Disinformation has become a label that simplifies the complex interaction between competing narratives, trusted and deceptive sources, and the exposure of the public to a web of realities. Disinformation is not necessary a top-down phenomenon; it is not always about lies but half-truths, or just a systematic replacement of facts with opinion. The way in which Russia has interfered in the local information spaces across Eastern Europe is not the same as the way it has in the West. It requires less effort. First, because the narratives that Russia offers have already been popular for quite some time in the region. Second, because weak information environments allow for local outsourcing of narrative-production, without a great need of interference.

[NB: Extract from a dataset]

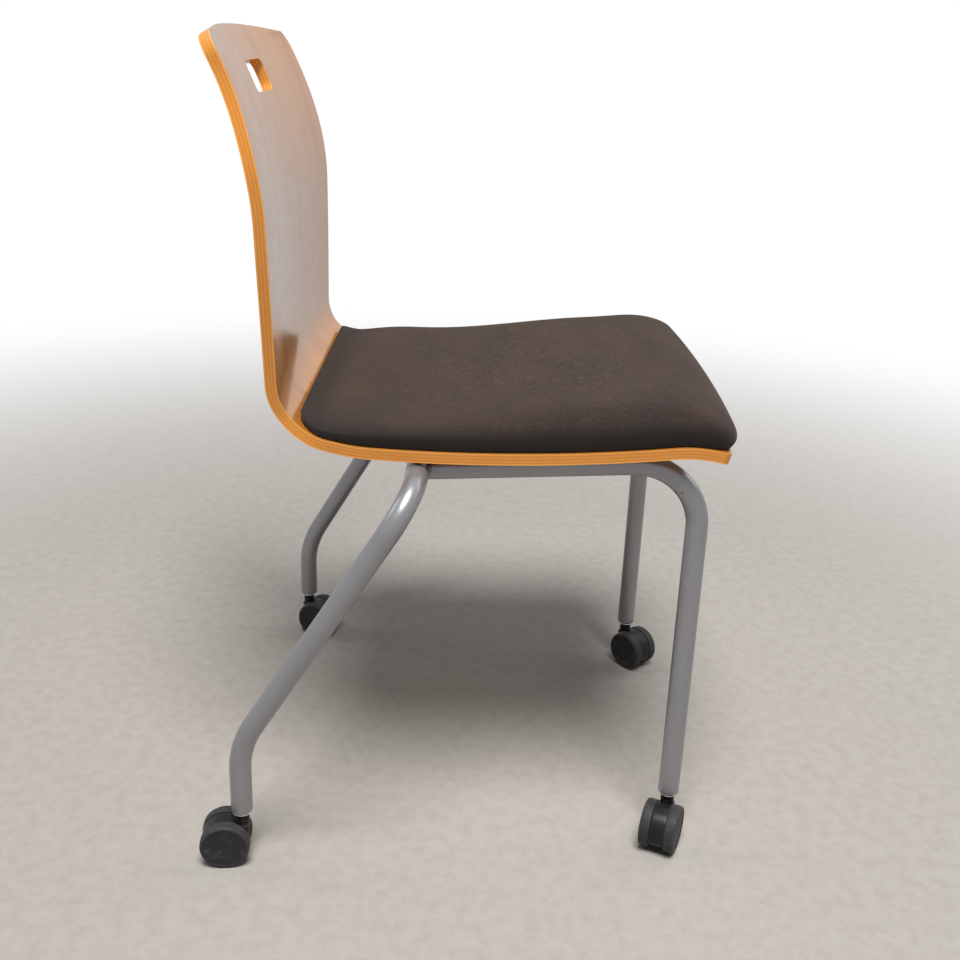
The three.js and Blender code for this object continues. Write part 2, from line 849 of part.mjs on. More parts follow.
function capProfile() {
  const half = blockLength / 2;
  const bottom = pivot.z - capDepth;
  const shape = new THREE.Shape();
  shape.moveTo(pivot.y - half, pivot.z);
  shape.lineTo(pivot.y - half, bottom + capCorner);
  shape.lineTo(pivot.y - half + capCorner, bottom);
  shape.lineTo(pivot.y + half - capCorner, bottom);
  shape.lineTo(pivot.y + half, bottom + capCorner);
  shape.lineTo(pivot.y + half, pivot.z);
  return shape;
}

function makePivotBlocks() {
  const bore = pivotTubeDiameter + 2 * jointGap;
  const drillHole = blockScrewDiameter + 2 * holeGap;
  const low = pivot.z - capDepth - cutOverrun;
  for (const [side, word] of [[-1, "right"], [1, "left"]]) {
    const x = side * blockHalfSpacing;
    const reach = blockWidth / 2 + cutOverrun;
    const boreCutter = rod(
      new THREE.Vector3(x - reach, pivot.y, pivot.z),
      new THREE.Vector3(x + reach, pivot.y, pivot.z),
      bore,
      pivotTubeSides,
    );
    const drills = blockScrewPlaces
      .filter((place) => place.x === x)
      .map(({ y }) => uprightRod(x, y, low, faceHeightAtY(y, 0), drillHole, screwSides));
    const block = extrudedAlongX(blockProfile(), blockWidth).translate(x, 0, 0);
    const cap = extrudedAlongX(capProfile(), blockWidth).translate(x, 0, 0);
    addMesh(chair, `${word}_pivot_block`, cut(block, boreCutter, ...drills), blockPlastic);
    addMesh(chair, `${word}_pivot_cap`, cut(cap, boreCutter, ...drills), blockPlastic);
  }
}

// A pan-head screw standing on its head, its head face at height zero
function screwGeometry(diameter, headDiameter, headHeight, length) {
  const headRadius = headDiameter / 2;
  return turned(
    [
      [0, -headHeight],
      [headRadius * headCrownShare, -headHeight],
      [headRadius, -headHeight / 2],
      [headRadius, 0],
      [diameter / 2, 0],
      [diameter / 2, length],
      [0, length],
    ],
    screwSides,
  );
}

function makeScrews() {
  const capBottom = pivot.z - capDepth;
  for (const { x, y, name } of blockScrewPlaces) {
    const insertTop = faceHeightAtY(y, 0) - (plyThickness - insertLength) / 2;
    const length = insertTop - capBottom;
    const screw = screwGeometry(
      blockScrewDiameter,
      blockScrewHeadDiameter,
      blockScrewHeadHeight,
      length,
    );
    addMesh(chair, `pivot_screw_${name}`, screw, zincSteel).position.set(x, y, capBottom);

    const outer = insertDiameter / 2;
    const inner = blockScrewDiameter / 2 + holeGap;
    const insert = turned(
      [
        [inner, 0],
        [outer, 0],
        [outer, insertLength],
        [inner, insertLength],
        [inner, 0],
      ],
      smallSides,
    );
    const seat = insertTop - insertLength;
    addMesh(chair, `shell_insert_${name}`, insert, zincSteel).position.set(x, y, seat);
  }

  for (const { x, y, name } of boardScrewPlaces) {
    const seat = faceHeightAtY(y, -plyThickness) - seatGap;
    const tip = faceHeightAtY(y, boardThickness);
    const screw = screwGeometry(
      boardScrewDiameter,
      boardScrewHeadDiameter,
      boardScrewHeadHeight,
      tip - seat,
    );
    addMesh(chair, `cushion_screw_${name}`, screw, zincSteel).position.set(x, y, seat);
  }
}

// Rubber saddles that the shell rests on

function makeSaddles() {
  const inner = tubeRadius + seatGap;
  const start = (90 - saddleHalfAngle) * degrees;
  const end = (90 + saddleHalfAngle) * degrees;
  const shape = new THREE.Shape();
  shape.absarc(0, 0, saddleRadius, start, end, false);
  shape.absarc(0, 0, inner, end, start, true);
  for (const [side, word] of [[-1, "right"], [1, "left"]]) {
    const saddle = extrudedAlongX(shape, saddleLength);
    const mesh = addMesh(chair, `${word}_rest_saddle`, saddle, softRubber);
    mesh.position.set(side * saddleHalfSpacing, hoopTopSetback, hoopTopHeight);
  }
}

// Casters. Each stands at its leg's end, its wheels trailing along local +X.

const wheelRadius = wheelDiameter / 2;

// Wheels are many-sided, and scaled out so that a flat side rests on the floor
function wheelGeometry(facing) {
  const flatness = Math.cos(Math.PI / wheelSides);
  const tread = wheelRadius / flatness;
  const step = (wheelRadius - wheelStepHeight) / flatness;
  const bore = axleDiameter / 2 + jointGap;
  const geometry = turned(
    [
      [0, wheelInnerOffset + wheelBoreDepth],
      [bore, wheelInnerOffset + wheelBoreDepth],
      [bore, wheelInnerOffset],
      [step, wheelInnerOffset],
      [step, wheelStepOffset],
      [tread, wheelStepOffset],
      [tread, wheelOuterOffset - wheelRound],
      [tread - wheelRound, wheelOuterOffset],
      [0, wheelOuterOffset],
    ],
    wheelSides,
    Math.PI / wheelSides,
  );
  geometry.rotateX(facing * 90 * degrees);
  return geometry;
}

function hoodOutline() {
  const outer = wheelRadius - hoodRecess;
  const tail = -hoodTailAngle * degrees;
  const shoulderX = casterTrail - Math.sqrt(outer ** 2 - (hoodShoulderHeight - wheelRadius) ** 2);
  const shoulderAngle = Math.atan2(hoodShoulderHeight - wheelRadius, shoulderX - casterTrail);
  const shape = new THREE.Shape();
  shape.moveTo(-hoodFrontReach, hoodFrontFootHeight);
  const bossStart = -140 * degrees;
  const bossEnd = -60 * degrees;
  shape.absarc(casterTrail, wheelRadius, hoodBossRadius, bossStart, bossEnd, false);
  shape.absarc(casterTrail, wheelRadius, outer, tail, shoulderAngle, false);
  shape.lineTo(-hoodFrontReach, hoodShoulderHeight);
  return shape;
}

// The hood spans the gap between the wheels: a web on the axle under an arched fender. Its neck
// runs down in front of the wheels as a rounded wall.
function hoodGeometry() {
  const body = new THREE.ExtrudeGeometry(hoodOutline(), {
    depth: hoodWidth,
    bevelEnabled: false,
    curveSegments: 7,
  });
  body.rotateX(90 * degrees);
  body.translate(0, hoodWidth / 2, 0);

  const fenderInner = 2 * (wheelRadius - hoodRecess - hoodWall);
  const hub = (y) => new THREE.Vector3(casterTrail, y, wheelRadius);
  const pockets = [-1, 1].map((side) => {
    const low = (side * hoodWebThickness) / 2;
    const high = side * (hoodWidth / 2 + cutOverrun);
    return rod(hub(low), hub(high), fenderInner, wheelSides);
  });
  const boreReach = hoodWidth;
  const axleHole = rod(hub(-boreReach), hub(boreReach), axleDiameter + 2 * holeGap, smallSides);

  const neck = uprightRod(0, 0, hoodFrontFootHeight, neckTopHeight, neckDiameter, smallSides);
  const fenderCutter = rod(hub(-boreReach), hub(boreReach), fenderInner, wheelSides);
  const stemHole = uprightRod(
    0,
    0,
    stemSeatHeight - jointGap,
    neckTopHeight + cutOverrun,
    stemDiameter + 2 * jointGap,
    smallSides,
  );
  const solid = solidOf(body)
    .subtract(solidOf(pockets[0]))
    .subtract(solidOf(pockets[1]))
    .add(solidOf(neck).subtract(solidOf(fenderCutter)))
    .subtract(solidOf(stemHole))
    .subtract(solidOf(axleHole));
  return geometryOf(solid);
}

function makeCaster(place, x, y, swivel) {
  const caster = new THREE.Group();
  caster.position.set(x, y, 0);
  caster.rotation.z = swivel * degrees;
  chair.add(caster);

  const flangeBottom = legEndHeight - socketFlangeThickness;
  const socketBore = stemDiameter / 2 + jointGap;
  const socket = turned(
    [
      [socketBore, flangeBottom],
      [socketFlangeDiameter / 2, flangeBottom],
      [socketFlangeDiameter / 2, legEndHeight],
      [socketDiameter / 2, legEndHeight],
      [socketDiameter / 2, legEndHeight + socketRise],
      [socketBore, legEndHeight + socketRise],
      [socketBore, flangeBottom],
    ],
    smallSides,
  );
  addMesh(caster, `${place}_caster_socket`, socket, zincSteel);

  const chamfer = stemDiameter / 8;
  const stem = turned(
    [
      [0, stemSeatHeight],
      [stemDiameter / 2, stemSeatHeight],
      [stemDiameter / 2, legEndHeight + stemRise - chamfer],
      [stemDiameter / 2 - chamfer, legEndHeight + stemRise],
      [0, legEndHeight + stemRise],
    ],
    smallSides,
  );
  addMesh(caster, `${place}_caster_stem`, stem, zincSteel);
  addMesh(caster, `${place}_caster_hood`, hoodGeometry(), casterPlastic);

  const axleReach = wheelInnerOffset + wheelBoreDepth - jointGap;
  const axle = rod(
    new THREE.Vector3(0, -axleReach, 0),
    new THREE.Vector3(0, axleReach, 0),
    axleDiameter,
    smallSides,
  );
  addMesh(caster, `${place}_caster_axle`, axle, zincSteel).position.set(casterTrail, 0, wheelRadius);
  for (const [facing, word] of [[-1, "a"], [1, "b"]]) {
    const wheel = addMesh(caster, `${place}_wheel_${word}`, wheelGeometry(facing), casterTread);
    wheel.position.set(casterTrail, 0, wheelRadius);
  }
}

makeFrame();
makeShell();
makeCushion();
makePivotBlocks();
makeScrews();
makeSaddles();
makeCaster("rear_right", -rearFootHalfTrack, rearFootSetback, rearRightSwivel);
makeCaster("rear_left", rearFootHalfTrack, rearFootSetback, rearLeftSwivel);
makeCaster("front_right", -frontFootHalfTrack, -frontFootReach, frontRightSwivel);
makeCaster("front_left", frontFootHalfTrack, -frontFootReach, frontLeftSwivel);

// The whole chair moves so that its footprint's middle is the origin
const extent = new THREE.Box3().setFromObject(chair, true);
const middle = extent.getCenter(new THREE.Vector3());
chair.position.set(-middle.x, -middle.y, -extent.min.z);

const part = new THREE.Group();
part.add(chair);
part.updateMatrixWorld(true);

export default part;
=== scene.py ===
# Looks for a nesting chair: bent plywood shell, seat cushion, steel tube frame, twin-wheel casters.
import math
import bpy
import bmesh
import numpy as np
from mathutils import Matrix, Vector


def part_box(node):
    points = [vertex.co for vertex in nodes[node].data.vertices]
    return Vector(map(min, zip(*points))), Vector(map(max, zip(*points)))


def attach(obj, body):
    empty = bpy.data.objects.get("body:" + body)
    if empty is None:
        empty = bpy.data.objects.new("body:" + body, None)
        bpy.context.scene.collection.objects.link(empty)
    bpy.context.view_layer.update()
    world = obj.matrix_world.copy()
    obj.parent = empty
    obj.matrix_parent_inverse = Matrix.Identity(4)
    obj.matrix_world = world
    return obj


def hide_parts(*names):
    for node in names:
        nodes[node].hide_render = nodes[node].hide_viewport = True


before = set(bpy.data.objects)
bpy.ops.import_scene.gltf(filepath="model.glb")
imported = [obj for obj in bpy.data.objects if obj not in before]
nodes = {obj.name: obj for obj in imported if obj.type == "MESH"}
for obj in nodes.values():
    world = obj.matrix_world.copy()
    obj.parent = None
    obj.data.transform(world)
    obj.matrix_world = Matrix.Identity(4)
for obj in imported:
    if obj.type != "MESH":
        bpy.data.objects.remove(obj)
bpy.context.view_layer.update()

mm = 0.001
crossLow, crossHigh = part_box("front_cross_tube")
pivot = dict(y=(crossLow.y + crossHigh.y) / 2 / mm, z=(crossLow.z + crossHigh.z) / 2 / mm)
crossFront = 205.0  # how far the cross tube lies before the chair's own Y zero
setback = pivot["y"] + crossFront  # how far the chair's own Y zero lies behind the frame's


# Mesh helpers: sizes are in mm and in the chair's own frame until addPiece

def gridFaces(rows, columns, closeRows=False, closeColumns=False):
    # each face joins four neighbours of a rows x columns grid; a closed side joins last to first
    r = np.arange(rows if closeRows else rows - 1)[:, None]
    c = np.arange(columns if closeColumns else columns - 1)[None, :]
    nextRow, nextColumn = (r + 1) % rows, (c + 1) % columns
    corners = [r * columns + c, r * columns + nextColumn,
               nextRow * columns + nextColumn, nextRow * columns + c]
    return np.stack(np.broadcast_arrays(*corners), -1).reshape(-1, 4)


def ringAngles(count):
    return np.linspace(0, 2 * np.pi, count, endpoint=False)


def squaredOff(wave, power):
    # a sine or cosine raised to a low power, its sign kept, turns a round into a soft square
    return np.sign(wave) * np.abs(wave) ** power


def unit(vector):
    return vector / np.linalg.norm(vector)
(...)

This paper seeks to explain the growth of anti-West/pro-Russia narratives in the Western Balkans by looking at the role of local narrative proxies—local state and non-state information agents that willingly promote Russia’s interests across the region. In particular, it looks at their role in three recent political developments: the name-change referendum in North Macedonia in 2018, the latest phase of the dispute between Serbia and Kosovo, and the 2018 elections in Bosnia and Herzegovina.

The general disappointment with the West across the region is a key variable to successful narrative building that serves Russian interests. Local disinformation proxies build narratives while exploiting the idea of pre-existing identity ties, shared history, and unconditional Russian political support over time. They blur the line between opinion and fact, and thus cause distrust in previously respected sources of factual information and create space for simplified anti/pro-West polarization. These narratives have been filtered through traditional and social media, as well as local political, cultural and economic actors. It is not all a question of a top-down, externally imposed political agenda—there is also a conducive political environment so that such attempts are not resisted adequately.

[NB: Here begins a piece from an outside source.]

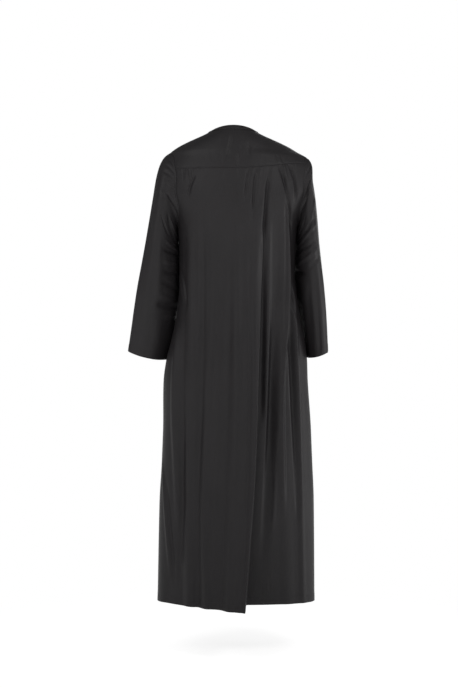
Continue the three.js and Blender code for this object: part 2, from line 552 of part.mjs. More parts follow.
// Rows of a sleeve. The first is the armhole itself, and the rings' own form takes over below it.
function sleeveGrid(armhole, rings, folds, backTurns) {
  const frontTurns = ARMHOLE_TURNS.slice(1, -1).reverse().map((turn) => 360 - turn);
  const all = backTurns.concat(frontTurns).map((turn) => turn * DEGREES);
  const plain = rings.map((ring) => all.map((turn) => sleeveRing(ring, turn)));
  const rest = plain[0].map((p, i) => armhole[i].clone().sub(p));
  const grid = plain.map((row, r) => {
    const fade = 1 - smoothstep(r / ARMHOLE_BLEND);
    return row.map((p, i) => p.clone().addScaledVector(rest[i], fade));
  });
  return grid.map((row, r) => {
    if (r === 0) return row;
    const share = r / (grid.length - 1);
    const middle = row.reduce((sum, p) => sum.add(p), new THREE.Vector3()).divideScalar(row.length);
    return row.map((p, i) => {
      const out = p.clone().sub(middle).normalize();
      const height = sleeveFold(folds, all[i] / DEGREES, share, p.distanceTo(middle));
      const point = p.clone().addScaledVector(out, height);
      point.z -= CUFF_DIP * share ** 3 * Math.max(0, Math.sin(all[i]));
      return point;
    });
  });
}

// Height of a sleeve's folds at a turn and a share of its length.
function sleeveFold(folds, turn, share, radius) {
  let height = 0;
  for (const f of folds) {
    if (share < f.top || share > f.low) continue;
    const u = (share - f.top) / (f.low - f.top);
    let away = turn - (f.round + f.turn * u);
    away -= 360 * Math.round(away / 360);
    const ends = Math.sin(Math.PI * u) ** 0.7;
    height += f.depth * (f.low === 1 ? smoothstep(u * 3) : ends) * bump((away * DEGREES * radius) / f.half);
  }
  return height;
}

// Edge points of the body round an armhole, from the shoulder tip down the back and up the front.
function armholePoints(yoke, panel, front, last) {
  const end = (row) => row[last ? row.length - 1 : 0];
  const tip = NECK_ROWS.length;
  const steps = ARMHOLE_TURNS.length - 1;
  const down = yoke.slice(tip).map(end).concat(panel.slice(1, steps - YOKE_TURNS + 1).map(end));
  const up = front.slice(tip + 1, tip + steps).map(end).reverse();
  return down.concat(up);
}

function buildPieces() {
  const { yoke, panel } = backGrids();
  const front = frontGrid();
  const pieces = {};
  const add = (name, grid, options) => {
    pieces[name] = startPiece(name);
    return addGrid(pieces[name], grid, options);
  };
  add("back_yoke", yoke, { flip: true });
  add("back_panel", panel, { flip: true });
  addFront(pieces, front);
  const leftHole = armholePoints(yoke, panel, front, true);
  const left = sleeveGrid(leftHole, LEFT_SLEEVE, LEFT_SLEEVE_FOLDS, ARMHOLE_TURNS);
  const rightHole = armholePoints(yoke, panel, front, false);
  const right = sleeveGrid(rightHole, RIGHT_SLEEVE, RIGHT_SLEEVE_FOLDS, BACK_RIGHT_TURNS);
  add("sleeve_left", left, { wrap: true });
  add("sleeve_right", right, { wrap: true, flip: true });
  seamNormals(Object.values(pieces));
  return { pieces, front, yoke };
}

// The first row of the front that the chest slit doesn't reach.
const slitRow = (front) => {
  const line = front.map((row) => row[FRONT_COLUMNS / 2].z);
  return line.findIndex((z) => z < line[0] - SLIT_LENGTH);
};

// The front panel in two halves that share their middle column below the chest slit.
function addFront(pieces, front) {
  const half = FRONT_COLUMNS / 2;
  pieces.front_panel = startPiece("front_panel");
  const right = addGrid(pieces.front_panel, front.map((row) => row.slice(0, half + 1)));
  addGrid(
    pieces.front_panel,
    front.map((row) => row.slice(half)),
    { taken: (r, c) => (c === 0 && r >= slitRow(front) ? right[r][half] : -1) },
  );
}

// A piece laid on others takes their points and outward directions.
function laidOn(name, grid, under) {
  const piece = startPiece(name);
  addGrid(piece, grid);
  piece.normals = [];
  piece.reach = [];
  for (const point of piece.points) {
    for (const lower of under) {
      const i = lower.points.findIndex((q) => q.distanceTo(point) < SEAM_GAP / 100);
      if (i < 0) continue;
      piece.normals.push(lower.normals[i]);
      piece.reach.push(lower.reach[i]);
      break;
    }
  }
  return piece;
}

// The placket covers the slit from the neck band to a little below it.
function placketPiece(front, pieces) {
  const half = FRONT_COLUMNS / 2;
  const grid = front.slice(1, slitRow(front) + 2).map((row) => row.slice(half - 1, half + 2));
  return laidOn("front_placket", grid, [pieces.front_panel]);
}

// The neck band runs from the slit round the wearer's left, over the nape and back to the slit.
function neckBandPiece(front, yoke, pieces) {
  const half = FRONT_COLUMNS / 2;
  const grid = [0, 1].map((r) => {
    const nape = yoke[r].slice().reverse();
    return front[r].slice(half, -1).concat(nape, front[r].slice(1, half + 1));
  });
  return laidOn("neck_band", grid, [pieces.front_panel, pieces.back_yoke]);
}

function meshOf(piece, lift = 0) {
  const look = { color: CLOTH_COLOUR, roughness: CLOTH_ROUGHNESS, metalness: 0 };
  const mesh = new THREE.Mesh(wallGeometry(piece, lift), new THREE.MeshStandardMaterial(look));
  mesh.name = piece.name;
  return mesh;
}

const garment = new THREE.Group();
const { pieces, front, yoke } = buildPieces();
for (const piece of Object.values(pieces)) garment.add(meshOf(piece));
garment.add(meshOf(placketPiece(front, pieces), CLOTH + SEAM_GAP));
garment.add(meshOf(neckBandPiece(front, yoke, pieces), CLOTH + SEAM_GAP));

export default garment;
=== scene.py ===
"""Looks of a collarless ankle-length djellaba that hangs as it is worn, with the arms down.

Each cloth piece is a thin shell on its solid's own form, with finer folds, creases, hems and stitching.
The tables are in millimetres in the part's frame: +Z up, the wearer faces -Y, +X is the wearer's left.
"""

import functools
import math

import bpy
import numpy as np
from bpy.props import FloatProperty, FloatVectorProperty, PointerProperty
from bpy.types import Operator, Panel, PropertyGroup
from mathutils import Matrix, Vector


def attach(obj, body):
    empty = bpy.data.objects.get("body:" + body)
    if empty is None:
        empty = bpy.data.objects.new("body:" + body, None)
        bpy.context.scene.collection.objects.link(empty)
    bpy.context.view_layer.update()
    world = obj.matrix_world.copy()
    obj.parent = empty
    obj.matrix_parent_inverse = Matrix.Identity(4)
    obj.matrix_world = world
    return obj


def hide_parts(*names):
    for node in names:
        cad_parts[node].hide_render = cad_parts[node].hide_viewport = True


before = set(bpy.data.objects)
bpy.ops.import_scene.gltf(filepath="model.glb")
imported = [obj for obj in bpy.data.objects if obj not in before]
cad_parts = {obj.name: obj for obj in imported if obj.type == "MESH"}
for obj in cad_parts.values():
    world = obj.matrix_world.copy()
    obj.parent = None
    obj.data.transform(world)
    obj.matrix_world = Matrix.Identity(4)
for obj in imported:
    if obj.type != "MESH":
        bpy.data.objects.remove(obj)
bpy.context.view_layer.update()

bl_info = {
    "name": "Collarless djellaba",
    "version": (1, 0, 0),
    "blender": (4, 5, 0),
    "location": "3D View > Sidebar > Robe",
    "description": "Builds the cloth, hems, stitching and stage of a worn ankle-length robe",
    "category": "Object",
}

MM = 0.001
BACK, FRONT = 1.0, -1.0
HEM_Z = -1401.0
SHOULDER_TIP_Z, UNDERARM_Z = -62.0, -285.0
ARMHOLE_REACH = {BACK: 72.0, FRONT: 62.0}
# How much the nape is raised, the level where that ends, how much the throat is lowered, and by which power.
NAPE_RISE, NAPE_FALL, NECK_DROP, NECK_POWER = 12.0, -118.0, 62.0, 1.5
# Level of the neck band's foot at the shoulder seams, and how much lower it lies at the nape and the throat.
BAND_ROW, BAND_ROW_NAPE, BAND_ROW_THROAT = -5.0, -5.0, -13.0
PLACKET_HALF = 17.0
SLIT_LENGTH = 245.0
# Where the yoke seam meets the armholes, in degrees round them from the shoulder tip.
YOKE_TURN_LEFT, YOKE_TURN_RIGHT = 60.0, 48.0
CUFF_DIP = 11.0
# The line down the middle of the front: its place at the neck, halfway and at the hem.
FRONT_CENTRE = (2.0, -8.0, -6.0)


def table(names, *rows):
    """A table as a dict of arrays, one per named column."""
    return dict(zip(names.split(), np.array(rows, float).T))


# The rings of the body at rest: level, half width, shift to the wearer's left, depth behind and before the
# shoulder seam, and the power of the arc, where 1 is an ellipse and less is squarer.
RINGS = table(
    "z wide shift back front round",
    (0, 65, 2, 60, 62, 1),
    (-14, 94, 3, 70, 68, 1),
    (-30, 131, 3, 79, 73, 1),
    (-46, 164, 2, 86, 77, 1),
    (-62, 189, 0, 92, 81, 1),
    (-80, 211, -14, 98, 87, 0.98),
    (-118, 231, -18, 109, 100, 0.95),
    (-172, 234, -18, 118, 117, 0.92),
    (-240, 200, -16, 121, 124, 0.9),
    (-262, 189, -13, 121, 125, 0.895),
    (-285, 181, -11, 121, 126, 0.89),
    (-312, 177, -10, 119, 126, 0.885),
    (-340, 175, -10, 117, 125, 0.88),
    (-420, 173, -9, 112, 121, 0.86),
    (-500, 178, -12, 110, 118, 0.84),
    (-560, 187, -13, 113, 119, 0.83),
    (-620, 199, -12, 117, 121, 0.82),
    (-684, 211, -8, 120, 124, 0.81),
    (-744, 216, -5, 122, 127, 0.8),
    (-900, 222, -9, 118, 134, 0.78),
    (-1000, 226, -9, 115, 138, 0.76),
    (-1100, 231, -8, 112, 142, 0.74),
    (HEM_Z, 235, -6, 106, 152, 0.7),
)

# The deep fold down the back: place and height of its edge, width of the slope up to it, and width of the
# drop beyond it.
DEEP_FOLD = table(
    "z x depth rise drop",
    (-130, -90, 0, 76, 8),
    (-200, -88, 1, 80, 7),
    (-300, -86, 3, 92, 6),
    (-430, -82, 8, 100, 5),
    (-508, -77, 15, 108, 5),
    (-575, -74, 21, 116, 5),
    (-653, -70, 29, 124, 6),
    (-798, -63, 45, 146, 7),
    (-941, -57, 62, 168, 8),
    (-1084, -49, 81, 192, 9),
    (-1225, -38, 103, 212, 10),
    (HEM_Z, -26, 127, 235, 10),
)
DEEP_FOLD_POWER = 1.3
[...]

In North Macedonia, bots and automation tools have played a key role in pushing anti-West narratives, while in Serbia and Bosnia and Herzegovina politically controlled traditional media contribute more to this. Overall the effect of Russian narrative proxies across the region is that the EU and NATO accession prospects for the countries of the Western Balkans are undermined; the image of Russia as a political, military, and economic alternative to the West is promoted; tensions between different communities are stoked; nationalist/patriotic movements’ confidence and presence is boosted; and the local media ecosystem is disrupted and journalism is harmed. In North Macedonia, anti-West/pro-Russia narrative proxies, particularly active within the #Boycott campaign during the referendum, threatened to undermine the country’s pro-West orientation. In Serbia, they have a harmful impact on the normalization process with Kosovo. In Bosnia and Herzegovina, they undermine the prospects of political and institutional cooperation between the country’s two entities.